I'm not sure it's specifically music that makes the difference. I think it's the distraction from the pain. It would be interesting to check if a short video, as an example cartoons would have a similar or even better impact.

I haven't read the article, but it strikes me that there might have been a signigicant amount of Hawthorne-effect in this study. The fact that when it came to music, patients were allowed to choose it themselves freely, while the pieces of art were already pre-selected thereby presenting a much more limited choice might have influenced the effect of the different distractions.

I wonder what the results would be if the researchers reversed the testing process, i.e., if they had the participants listen to the music on the first go-round and stare at a blank wall on the last try. It seems to me that a tolerance for pain would develop over time, no matter what the order of testing, and that might be a partial explanation for the results.

I wonder how much emotion plays into this. If you define "reacting to the pain" in terms of an emotional response then it makes sense that music, a very powerful mechanism for evoking emotion, would supplant the emotional reaction you are having to the pain. I wonder how many people close their eyes to listen during this experiment, allowing even greater immersion in the emotion of their favorite song.

This is a pretty good study, as far as it goes.

As a composer, I think it's safe to say that some characteristics make music inherently more distracting, volume changes, percussion, and segues between low and high information densities, to name a few. Barring sensory overload, these effects may be reduced by the memory engagement of familiar music.

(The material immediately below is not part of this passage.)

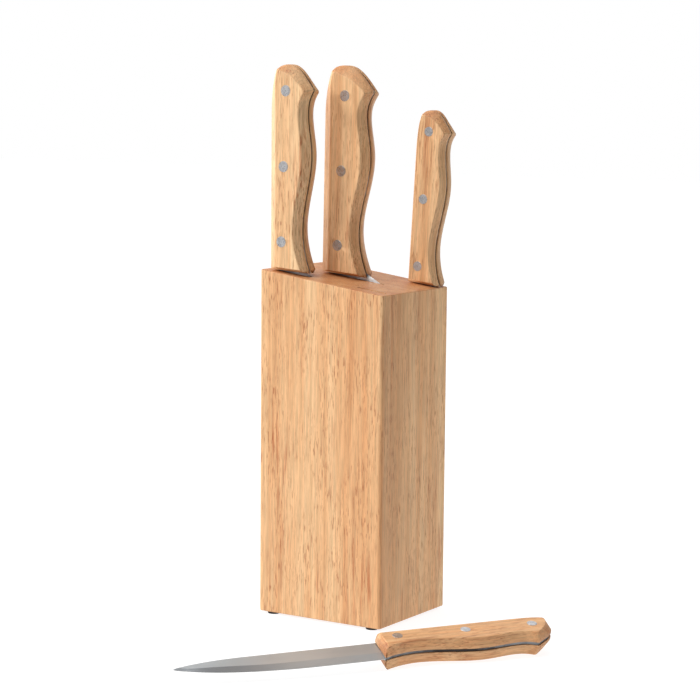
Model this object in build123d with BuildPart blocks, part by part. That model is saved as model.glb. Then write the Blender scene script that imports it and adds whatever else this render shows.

So you might want to "rate the music" in some way as well.
"Stops the pain but I can't dance to it while I'm under anesthetic, I give it an 8.5!"

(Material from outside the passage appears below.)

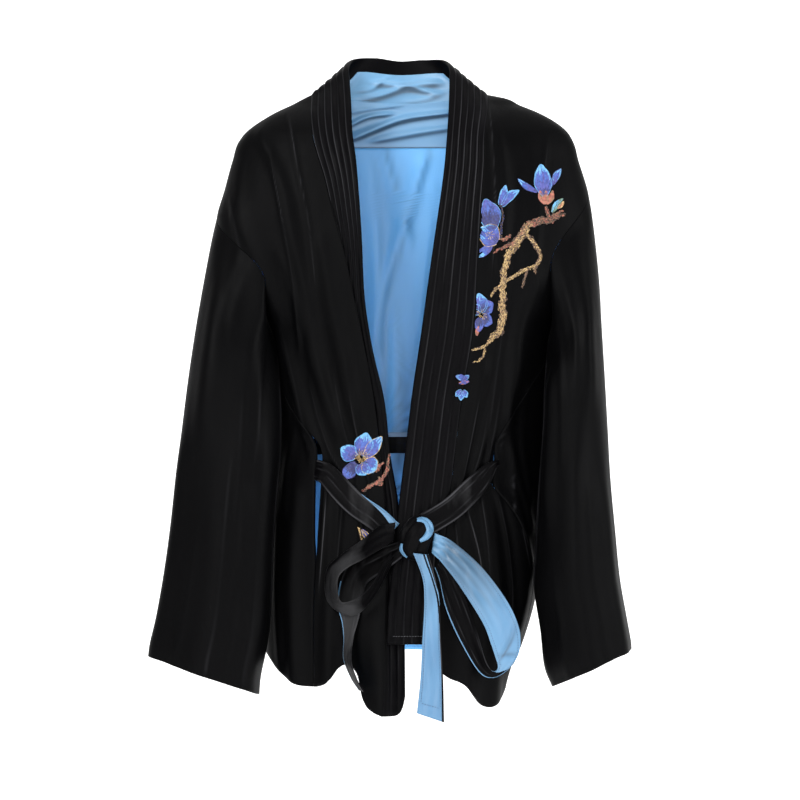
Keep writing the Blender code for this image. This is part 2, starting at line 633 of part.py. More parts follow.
def placed(rows):
    first, second = [], []
    for a, b in rows:
        for target, (x, z, away) in ((first, a), (second, b)):
            target.append((x, min(front_depth(x, max(z, -600)), -52) - away, z))
    return first, second


def make_knot(rings=9, around=16):
    x, z, away, wide, high, deep = KNOT
    y = front_depth(x, z) - LAP - away - 1.5
    points = []
    for r in range(rings):
        lat = math.pi * (r + 0.5) / rings
        row = []
        for c in range(around):
            lon = 2 * math.pi * c / around
            swell = 1 + 0.10 * math.sin(3 * lon + 2.2 * lat) + 0.06 * math.cos(5 * lat)
            row.append((x + wide * math.sin(lat) * math.cos(lon) * swell,
                        y + deep * math.sin(lat) * math.sin(lon) * swell,
                        z + high * math.cos(lat)))
        points.append(row)
    points = np.array(points)
    verts = [tuple(p) for p in points.reshape(-1, 3) / 1000]
    faces = []
    for r in range(rings - 1):
        for c in range(around):
            d = (c + 1) % around
            faces.append((r * around + c, r * around + d, (r + 1) * around + d, (r + 1) * around + c))
    faces.append(tuple(reversed(range(around))))
    faces.append(tuple((rings - 1) * around + c for c in range(around)))
    mesh = bpy.data.meshes.new("knot")
    mesh.from_pydata(verts, [], [tuple(reversed(f)) for f in faces])
    mesh.materials.append(velvet_belt)
    thing = bpy.data.objects.new("knot", mesh)
    jacket.objects.link(thing)


# Pieces
left_phi, left_z = front_rows(True, 13)
panel_solid("left_front", left_phi, left_z, 0.0, velvet)
right_phi, right_z = front_rows(False, 13)
right_x = torso(right_phi, right_z)[..., 0]
panel_solid("right_front", right_phi, right_z, lap(right_x, right_z), velvet)
back_phi, back_z = back_rows(21)
panel_solid("back_panel", back_phi, back_z, 0.0, velvet)

band_points, band_normal = make_collar()
make_neck_facing(band_points, band_normal)



def lining_solid(name, rows, lift_top, lift_foot, made_of):
    phi = back_phi[rows, LINING_COLUMNS].copy()
    z = back_z[rows, LINING_COLUMNS].copy()
    z[0] -= lift_top
    z[-1] += lift_foot
    outer = torso(phi, z)
    normal = torso_normal(phi, z)
    outer = outer - normal * (WALL + LINING_GAP)
    solid(name, outer, outer - normal * LINING_WALL, made_of)


LINING_COLUMNS = slice(3, 18)
YOKE_ROW = 6
lining_solid("yoke_lining", slice(0, YOKE_ROW + 1), 1.5, 0.2, satin)
lining_solid("back_lining", slice(YOKE_ROW, None), 0.3, 7.0, satin)

make_sleeve(True, 14)
make_sleeve(False, 14)

upper, lower = belt_edges(66)
ribbon("belt", upper, lower, velvet_belt, 66, 2)
make_knot()
ribbon("left_loop", *placed(LEFT_LOOP), velvet_belt, 26, 3)
ribbon("right_loop", *placed(RIGHT_LOOP), satin_belt, 30, 3)
ribbon("long_tail", *placed(LONG_TAIL), satin_belt, 12, 3)
ribbon("short_tail", *placed(SHORT_TAIL), velvet_belt, 16, 3)
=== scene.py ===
# Looks of the velvet wrap jacket: pile, satin, channel stitching, embroidery, sash and bow.
# Sizes are in millimetres until a mesh is made. X is the viewer's right and the front faces -Y.
import math

import bpy
import numpy as np
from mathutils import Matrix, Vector


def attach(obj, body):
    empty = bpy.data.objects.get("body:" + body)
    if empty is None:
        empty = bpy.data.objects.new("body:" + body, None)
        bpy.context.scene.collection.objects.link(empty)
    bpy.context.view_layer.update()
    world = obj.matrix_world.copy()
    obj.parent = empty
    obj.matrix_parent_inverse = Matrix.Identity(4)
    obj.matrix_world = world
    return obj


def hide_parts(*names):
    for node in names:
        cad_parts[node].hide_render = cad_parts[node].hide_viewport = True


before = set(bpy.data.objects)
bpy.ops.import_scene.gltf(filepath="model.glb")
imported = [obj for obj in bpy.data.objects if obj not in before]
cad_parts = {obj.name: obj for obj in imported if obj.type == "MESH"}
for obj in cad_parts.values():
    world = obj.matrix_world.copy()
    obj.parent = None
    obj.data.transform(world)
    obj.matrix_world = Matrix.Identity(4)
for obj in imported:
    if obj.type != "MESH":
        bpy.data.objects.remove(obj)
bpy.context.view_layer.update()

WALL = 2.8
LINING_WALL = 1.0
LINING_GAP = 1.0
SEAM = 0.04
ROUND = 2.4
RELIEF = 1.5
CHANNELS = 6
BELT_WIDTH = 29.0
BELT_WALL = 2.2
LAP = 2.6


# Reading of tables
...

When I'm at the dentist I like Sarah McLachlan tunes.

Dave32 makes a good point, but it doesn't seem like the tests went sequentially from no distraction to art to music - that's just how its displayed on the chart right?

I think these studies merely confirm something we've known for a long time: individuals can choose to focus their cognitive attention/concentration on something else while experiencing relatively short, small periods of certain kinds of pain/stress... We do this on a daily basis... Ever gotten a tattoo? While you're getting tattooed you need to draw your attention away from the pain - you might clench something hard, or just think about your *safe place*... or if you are an athlete, you know about *playing through the pain* and focusing your attention away from the pain... so i think what this study fails to do is demonstrate the superiority of either art or music as cognitive distractions from pain. indeed, i can easily imagine how being exposed to shitty art or horrible music while sticking your hand in hot water would make the pain feel worse!!!

I've dealt with migraines, sometimes lasting for three to four days, since very young and have always used music to help me control the pain. The music isn't so much the 'safe place' as a barrier against other distractions that can keep me from being able to go to my 'safe place'. The wrong music will only make matters worse by being just another distraction, an irritation that instead of being a barrier becomes the focus and thereby making the headaches worse. But my music works very well for me. I found the article interesting as a kind of confirmation of my own trial and error.

I wonder how much emotion plays into this. If you define "reacting to the pain" in terms of an emotional response then it makes sense that music, a very powerful mechanism for evoking emotion, would supplant the emotional reaction you are having to the pain. I wonder how many people close their eyes to listen during this experiment, allowing even greater immersion in the emotion of their favorite song.